Considering Trial Fairness
While the CMAC agreed with the Military Judge’s conclusion, they took their analysis one step further to assess whether admitting the impugned evidence impacted Cpl. McGregor’s right to a fair trial. Per the Court:
“The mirroring of Charter rights in the consideration of trial fairness reinforces the values of consistency and predictability in the trials of members of the Canadian Armed Forces, regardless of where they may be stationed or where the offence took place” (McGregor, para 59).
In light of this observation and previous Supreme Court decisions, the CMAC stated that admissibility of evidence gathered in Canada or abroad must be measured by its “impact on trial fairness in situations of domestic trials of Canadian servicemen and women” (McGregor, para 60).
The CMAC relied on R v Grant, 2009 SCC 32 [Grant] to assess trial fairness.
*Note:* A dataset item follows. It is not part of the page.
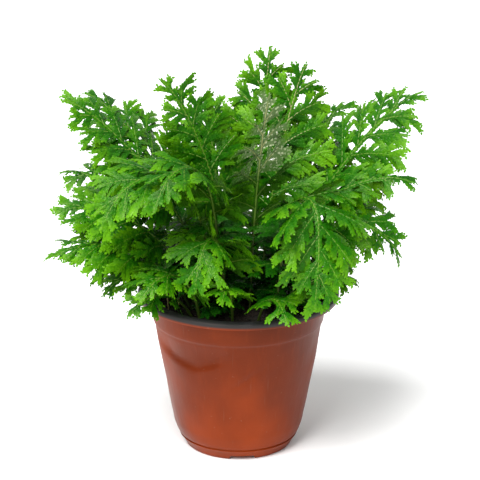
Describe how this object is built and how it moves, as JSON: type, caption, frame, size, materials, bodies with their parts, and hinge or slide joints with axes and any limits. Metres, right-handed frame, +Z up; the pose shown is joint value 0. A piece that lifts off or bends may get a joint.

The Grant factors include “the seriousness of the conduct of the local investigators, the degree of deviation from Canadian norms and the Charter, the impact of the admission of evidence on the accused and the public interest in the trial of the offence” (McGregor, para 61). In weighing the Grant factors against the facts, the Court found that admitting the impugned evidence did not hinder Cpl. McGregor’s right to a fair trial. They found that the CFNIS agents acted in good faith during their investigation as they believed that they had the lawful authority to search the accused’s electronics (McGregor, para 68). The CMAC also found that the impact of the breach, if any, was minimal and “merely technical” because the Virginian search warrant had the same purpose as a Canadian one (McGregor, para 68). Finally, they concluded that the adjudication of the case on its merits was of high public interest given the severity of Cpl. McGregor’s offences.
On these findings, the CMAC chose not to interfere with the Military Judge’s conclusion. Only time will tell if our highest court is in agreement.